La corrupción no es un delito de lesa humanidad, lamentablemente, porque si no la Corte Penal Internacional tendría aparte muchos más expedientes por revisar acerca de la actuación individual de quienes han detentado el poder sin control todos estos tan largos años. Tampoco en Venezuela parece importar mucho, producto de aquella viveza ancestral que más bien reconocemos como valor. Sin embargo, el descaro y la inmoralidad con el manejo de los recursos se vislumbra monumental en un país precisamente arruinado, miserabilizado, depauperado, hambreado por el régimen más corrupto de su historia. De esto no tengamos duda.

De acuerdo con el régimen del terror de Nicolás Maduro, nuestro país no puede ponerse al día con los pagos de su adscripción en la Organización de Naciones Unidas porque el bloqueo, las sanciones de diversos países – no es solo Estados Unidos, por cierto, aunque sea el sancionador más importante – le impide cancelar la deuda. Esto no le permitió defender a su padrino ruso con el voto en esa organización y, más cerca en el tiempo, no le permitió alzar la mano en la votación cuando se trató el tema importante de la protección del orbe en la Organización Mundial de la Salud. Sencillamente por maula. Es imposible que un país minero, petrolero, como Venezuela requiera ayuda humanitaria. Pues sí, porque le permitimos a este régimen cruel, inhumano, transgresor, terrorista, desecar al país para colocarlo en la ruina casi absoluta, y postrar a sus habitantes a sufrir el hambre como desprecio, como mecanismo de control para la permanencia de los terroristas corruptos en el poder.

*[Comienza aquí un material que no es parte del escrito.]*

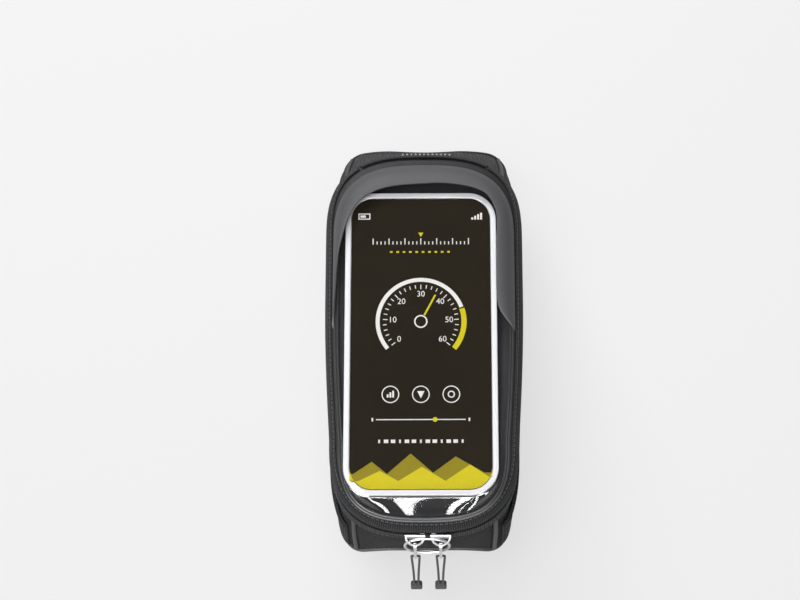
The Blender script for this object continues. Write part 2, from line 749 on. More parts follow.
# cords first, because they have rules of their own
def cord_route(cx):
    """The loop through a pull tab's hole, from one leg's end to the other's, in mm."""
    t = math.radians(TAB_TILT)
    hole = Vector((cx, BAIL_Y - TAB_LENGTH * math.sin(t), RIM_Z - TAB_LENGTH * math.cos(t)))
    g = CORD_GAP / 2
    leg = []
    for k in range(9):
        q = k / 8
        leg.append((g * (1.0 - 0.45 * smooth(q)), -CORD_OUT * q ** 1.6, -g - CORD_DROP * q))
    turn = [math.radians(a) for a in range(-75, 90, 15)]
    top = [(g * math.sin(a), 0.0, -g + g * math.cos(a)) for a in turn]
    return [hole + Vector(p) for p in [(-x, y, z) for x, y, z in leg[::-1]] + top + leg]


def cord_end(side, body):
    """The moulded end that grips both legs of a cord: a ribbed, rounded block."""
    low, high = node_box(side + "_cord_end")
    bpy.ops.mesh.primitive_cube_add(size=1.0)
    piece = bpy.context.object
    piece.name = side + "_cord_grip"
    size, middle = high - low, (low + high) / 2
    piece.data.transform(Matrix.Translation(middle * MM) @ Matrix.Diagonal((*(size * MM), 1.0)))
    with edit_mode(piece):
        bpy.ops.mesh.select_all(action="SELECT")
        for k in range(1, 8):
            bpy.ops.mesh.bisect(plane_co=(0, 0, (low.z + size.z * k / 8) * MM), plane_no=(0, 0, 1))
            bpy.ops.mesh.select_all(action="SELECT")
    for v in piece.data.vertices:
        step = round((v.co.z / MM - low.z) / size.z * 8)
        pinch = 0.86 if step in (3, 5) else 1.0
        upper = smooth((step - 5) / 3)
        v.co.x = middle.x * MM + (v.co.x - middle.x * MM) * pinch * lerp(1.0, 0.8, upper)
        v.co.y = middle.y * MM + (v.co.y - middle.y * MM) * pinch * lerp(1.0, 0.9, upper)
    bevelled(piece, 0.7, 3, 40.0)
    piece.data.materials.append(RUBBER)
    shaded(piece)
    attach(piece, body)
    stands_for(piece, "rubber_pad", side + "_cord_end")
    return piece


def make_cords():
    for side, cx in SLIDER_X.items():
        body = side + "_tab"
        route = cord_route(cx)
        grip = cord_end(side, body)
        fine = round_line(route, 4)
        piece = tube(side + "_cord_loop", fine, CORD_D / 2, body, CORD)
        stands_for(piece, "black_cord", side + "_pull_cord")


def round_line(points, times):
    """A smooth curve through the points, with some more points between them."""
    p = [Vector(q) for q in points]
    p = [p[0] * 2 - p[1]] + p + [p[-1] * 2 - p[-2]]
    out = []
    for i in range(1, len(p) - 2):
        for k in range(times):
            t = k / times
            a, b, c, d = p[i - 1], p[i], p[i + 1], p[i + 2]
            out.append(0.5 * ((2 * b) + (c - a) * t + (2 * a - 5 * b + 4 * c - d) * t * t
                              + (3 * b - a - 3 * c + d) * t ** 3))
    return out + [p[-2]]


make_cords()


# the bag's sewn body
PIPING_D = 2.4
SEAM_GAP = 0.7
WALL_TOP, WALL_FOOT = 2.6, 1.3
WALL_THICK = 2.0


def wall_height(s_top):
    s_low = float(np.interp(s_top, SEAMS_TOP, SEAMS_LOW))
    return RIM_Z - arch(BASE.at(s_low)[0])


def ripple(p, size, seed=0.0):
    """Soft unevenness of cloth, from -1 to 1, at a point in mm."""
    return noise.noise(Vector(p) / size + Vector((seed, 0.0, 0.0)))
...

Ruedan los comentarios acerca de la vida y las fortunas de la hija de Hugo Chávez, esa a la que ahora buscan con firmas expulsar de Estados Unidos, del hijo de Nicolás Maduro y sus viajes de placer, de las camionetas, de la fortuna y las empresas de Diosdado Cabello, todo esto salta a la vista. Basta fijarse en las prendas que luce en sus alocuciones quien controla el poder, o en los vehículos y convites de sus adláteres. Esta muy a la vista, como nos espeta a todos el disfrute de su poderío mal habido. Desde luego que rechaza la idea de una ayuda humanitaria a una nación que se jactó siempre de ser de las más ricas de América Latina y del mundo, contentiva de riquezas innumerables, capaz de soportar el saqueo sin fondo de los despóticos gobernantes.

Basta acercarse por encima a los niveles de corrupción actuales y pasados para establecer la comparación, para medir de alguna forma lo que imaginamos, lo que nos muestran porque sabemos, pero llega a inconmensurables desproporciones. Venezuela en la actualidad es el cuarto país del mundo, del mundo, en materia de corrupción. Primero en América Latina. Por encima solo se colocan Siria, Sudán y Somalia. En 1999, Rafael Caldera, el presidente electo democráticamente que entregó a Hugo Chávez el mandato, había insertado al país 26 puestos más abajo ese año en la percepción de la corrupción de Transparencia Internacional. Por corrupción juzgaron a Carlos Andrés Pérez y lo hicieron preso en El Junquito, debido a su manejo inescrupuloso de la «partida secreta». Le había dado unos churupos a Nicaragua. Ese CAP al que se le alzaron los militares acusándolo entre otras cosas de corrupto, de violador de los derechos humanos, de no permitir la separación de poderes, de impedir la libertad de expresión y de manifestación. No se imaginaban entonces lo que el supuesto cambio traería como arrase desmesurado del erario público y de los derechos fundamentales, de la organización y manejo del Estado. Betancourt, Leoni ni el limpio Luis Herrera exhibieron en sus gobiernos esta agigantada magnitud. De Jaime Lusinchi hay marcas con la amante y los jeeps. Hasta allí en lo trascendido.

El cuarto puesto actual en el orbe en cuanto a corrupción nos da la medida. El tercero, ahora, recientemente, después de la invasión rusa a Ucrania, porque antes éramos el segundo detrás de Siria en desplazados buscando arraigo en el mundo, nos da la otra. No. No son las sanciones, llamadas por ellos bloqueo, a propósito, por la dimensión que representa esta última palabra. No. Es el robo desmedido a la nación. Es el usufructo de los recursos. Es el permanente dolo al ciudadano, al que viaja y al que permanece. Es la destrucción malévola de las empresas públicas y privadas, es el escamoteo de la información, es la carencia de control alguno – vean el Plan Universidad Bella. No son las sanciones. Es la desmedida corrupción. La más grande de nuestra historia republicana. Esa que deberá ser erradicada o muy minimizada, como se planteaba Bolívar, hasta lo posible, perseguida y condenada. Una vez los logremos erradicar a ellos como el mal corrupto que también son.